I’m talking about something more profound – that we should get to define what aging
means to us. And it may not mean wearing Mom jeans and watching Law and Order before sensibly turning in at 9 p.m. each night. One positive thing about getting older is that – although it may not necessarily make you wiser – if definitely makes you more open-minded. At least it should. Because for me – being open-minded is as close as you can come to finding a true fountain of youth. If you are inflexible and unable to cope with change, you will age in dog years. Trust me, I’ve seen it happen.
I came about these lessons the hard way. I nearly died when I was 19 years old. It’s a funny thing, almost dying. Somehow having stared death in the face doesn’t make death scary – it makes the idea of not living absolutely terrifying. And when I say living, I don’t mean merely existing. I mean truly living. If I live a rich, meaningful life and die at 50 years of age, who’s to say that my life is somehow sadder than the 90 year old that dies after living a long but unfulfilled life, and who leaves a small, easily dissipated wake behind them?
I’m far from an example of the fully evolved, together woman, but I’m finally starting to accept myself – flaws and all. In fact, I tend to think our flaws make us more interesting – sort of like Joaquin Phoenix with that sexy hair lip scar. I have always suspected that women who profess to be self-actualized or close to it are deluding themselves, and in fact are probably more insecure than the rest of us. They cling to the public image of perfection to deny a simple truth. No matter what our age, we are all works in progress. If you think you’re not, than you have ceased to be open-minded and to embrace this crazy ongoing education that is life.
So I’m okay with making mistakes. Hopefully I’ll learn from them, but if not, I at least hope I have fun while making them. I’m also okay taking what some might deem to be risks that only twenty-somethings should take. I didn’t take those risks then and I wish I had. But that doesn’t mean I can’t take them now.
It’s not over ‘till it’s over, and that’s the damn truth. Who is to say when the time has come to settle down and live sensibly? What if I don’t want to? Should someone else be able to tell me that I must? If the idea of questioning how you are living your life is too scary for you, than perhaps it’s because you are living a compromised life, one that is still in soft focus black and white, and not in HD color as it should be.
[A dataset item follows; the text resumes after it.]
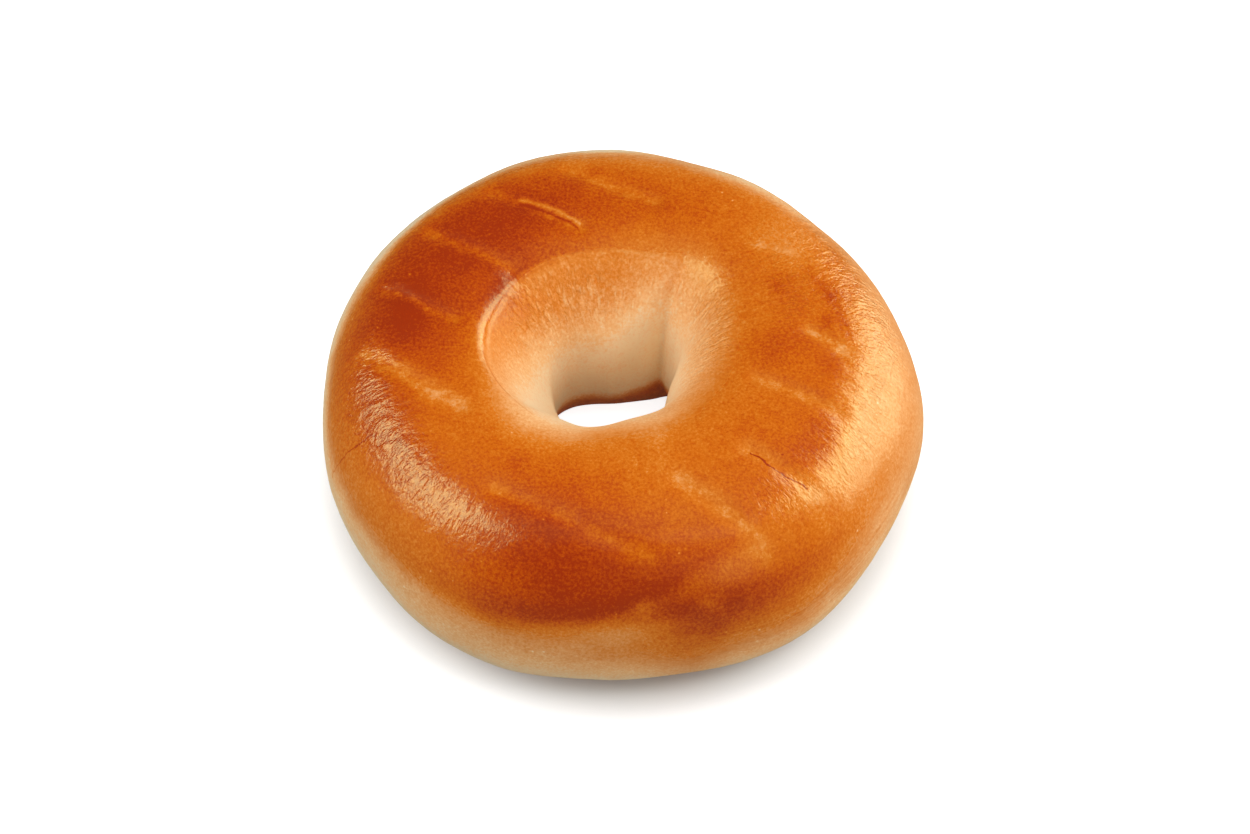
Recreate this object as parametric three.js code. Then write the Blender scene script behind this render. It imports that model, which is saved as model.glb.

So I hope you join me on this path that we must each blaze for ourselves. Let me be a cautionary tale and an inspiration. Laugh with me and at me. Take my hand and lift me up when I stumble and fall, and I will do the same for you. Rejoice with me when I reach a milestone in my travels. But most of all, realize that we are all in this together, and although no one is getting out alive, we can make it one hell of a journey.